Now I am going to talk briefly of a giant: Walt Whitman.
I discovered him early in the library of Barquisimeto, my hometown, when I was fourteen, and he has fascinated me to this day. He is so postmodern that many people, including poets, do not believe what he says.
By the way, I translated some passages of Walt Whitman’s Camden Conversations by Horace Traubel. The translation was published in Venezuela, and after that by the Spanish publishing house Pre-Textos. Now I ask myself if that book and others like it have been reprinted in North America because they deserve it. I refer to those by Walter Teller and Clifton Joseph Furness, as well as the one by Richard Bucke whose main book, Cosmic Consciousness, is also very modern. They were ahead of their time.
As for me at present, I continue reading a lot: mainly thinkers like Alan Watts, and those who have affinity with him, such as Fritjof Capra, Jeff Foster, and David Bohm, who come from modern physics, which is a true revolution that may change the world.
I am only writing what might be called aphorisms, and I am trying to revise some old poems. This year, much of my prose will be published here.
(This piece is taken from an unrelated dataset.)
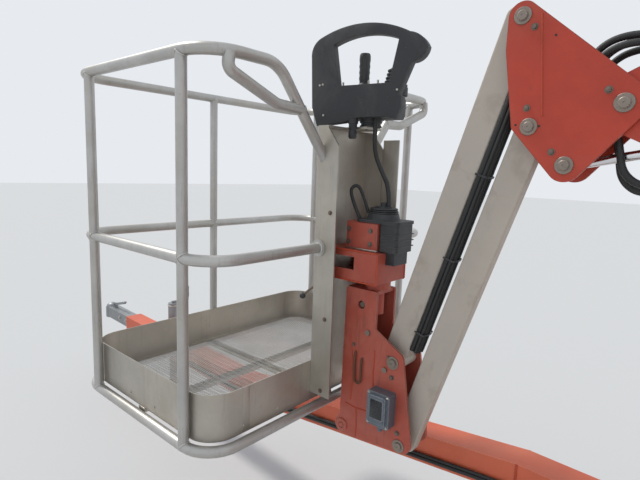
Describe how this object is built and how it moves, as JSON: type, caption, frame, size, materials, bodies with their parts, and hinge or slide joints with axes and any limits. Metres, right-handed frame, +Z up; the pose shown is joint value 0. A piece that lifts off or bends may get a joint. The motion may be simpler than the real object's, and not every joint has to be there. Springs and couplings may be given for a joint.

Now, to please Nidia, I will expose some of my ideas.
Fundamentally, I think that nature does all.
Wonder seems essential to me.
That is why I was glad when I read these words from Goethe: “The highest a man can attain is wonder.” But many people do not feel that.
I think it is time for human beings to become cosmopolitan. So the nationalism that causes most wars may lose strength, until it disappears. Einstein speaks about the cosmic man as a possibility. He is the thinker who insists the most upon the necessity of abandoning nationalism. On the other hand, apart from that danger, the world is threatened now more than ever by totalitarianism. So, we have to be alert.
It seems that life is no longer sacred or that it never really has been; otherwise there would not have been thousands of wars. I should say that every time I speak or write I defend democracy, although I know it is still very defective. It should be renovated, made more engaged with social justice, but that requires a mental change by means of education. Democracy has to be taught.
Politically, I am rather anarchistic, but also pacificistic, in the Taoist way, although I prefer not to define myself. We are ineffable.
Also, I do not see any sense in Power. It is malignant. Everybody can see that, just by paying attention to the daily news.
Finally, I can say that to apply the word “crisis” to Venezuela is a euphemism. The situation is very serious, but I will not go into details now. I intend to write about the themes of this talk in an article in Spanish that I will send to Nidia. Gracias again.
Words read by Venezuelan poet Rafael Cadenas (online, from Caracas), on June 6, 2021, at the presentation of his book The Land of Mild Light, edited by Nidia Hernández and published by Arrowsmith Press in Boston.